== Provided data

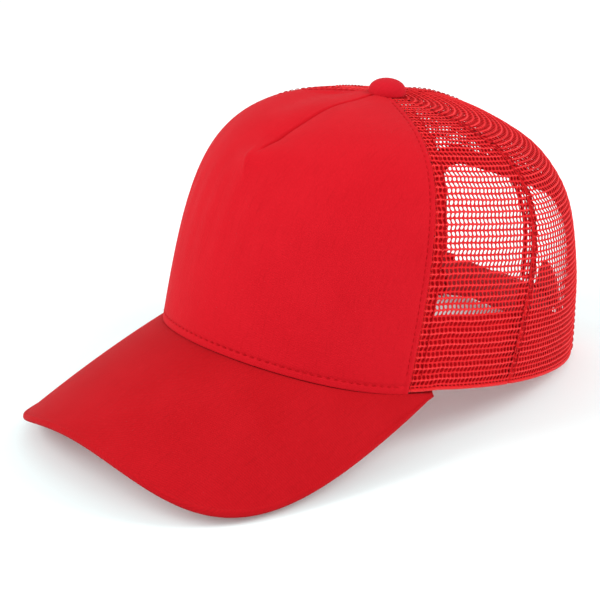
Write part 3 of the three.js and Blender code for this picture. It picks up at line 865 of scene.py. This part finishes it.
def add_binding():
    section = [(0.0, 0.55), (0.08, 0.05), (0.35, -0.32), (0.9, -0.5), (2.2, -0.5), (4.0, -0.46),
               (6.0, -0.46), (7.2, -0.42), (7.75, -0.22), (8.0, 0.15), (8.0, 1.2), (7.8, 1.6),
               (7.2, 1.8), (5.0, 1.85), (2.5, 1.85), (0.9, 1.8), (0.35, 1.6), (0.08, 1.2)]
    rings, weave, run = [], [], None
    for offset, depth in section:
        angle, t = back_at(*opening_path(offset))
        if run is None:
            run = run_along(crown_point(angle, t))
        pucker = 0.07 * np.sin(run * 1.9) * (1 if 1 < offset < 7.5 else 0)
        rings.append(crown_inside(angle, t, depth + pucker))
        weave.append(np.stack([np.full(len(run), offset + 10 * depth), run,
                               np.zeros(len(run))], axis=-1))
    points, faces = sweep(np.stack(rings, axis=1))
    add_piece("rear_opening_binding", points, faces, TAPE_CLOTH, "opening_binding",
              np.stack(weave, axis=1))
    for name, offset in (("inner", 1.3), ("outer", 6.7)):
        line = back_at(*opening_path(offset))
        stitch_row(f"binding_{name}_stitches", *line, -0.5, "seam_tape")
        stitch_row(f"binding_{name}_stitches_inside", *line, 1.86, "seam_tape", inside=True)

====

* **Task brief**: Return the whole listing exactly, with every line included.

* **Complete response**:
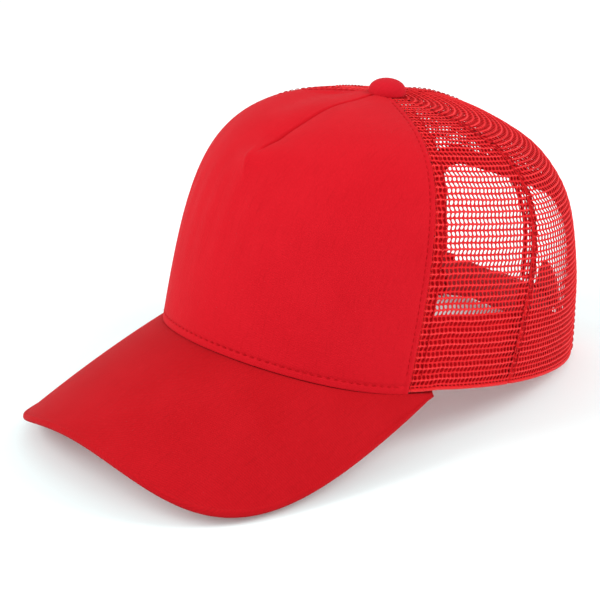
Write part 3 of the three.js and Blender code for this picture. It picks up at line 865 of scene.py. This part finishes it.
def add_binding():
    section = [(0.0, 0.55), (0.08, 0.05), (0.35, -0.32), (0.9, -0.5), (2.2, -0.5), (4.0, -0.46),
               (6.0, -0.46), (7.2, -0.42), (7.75, -0.22), (8.0, 0.15), (8.0, 1.2), (7.8, 1.6),
               (7.2, 1.8), (5.0, 1.85), (2.5, 1.85), (0.9, 1.8), (0.35, 1.6), (0.08, 1.2)]
    rings, weave, run = [], [], None
    for offset, depth in section:
        angle, t = back_at(*opening_path(offset))
        if run is None:
            run = run_along(crown_point(angle, t))
        pucker = 0.07 * np.sin(run * 1.9) * (1 if 1 < offset < 7.5 else 0)
        rings.append(crown_inside(angle, t, depth + pucker))
        weave.append(np.stack([np.full(len(run), offset + 10 * depth), run,
                               np.zeros(len(run))], axis=-1))
    points, faces = sweep(np.stack(rings, axis=1))
    add_piece("rear_opening_binding", points, faces, TAPE_CLOTH, "opening_binding",
              np.stack(weave, axis=1))
    for name, offset in (("inner", 1.3), ("outer", 6.7)):
        line = back_at(*opening_path(offset))
        stitch_row(f"binding_{name}_stitches", *line, -0.5, "seam_tape")
        stitch_row(f"binding_{name}_stitches_inside", *line, 1.86, "seam_tape", inside=True)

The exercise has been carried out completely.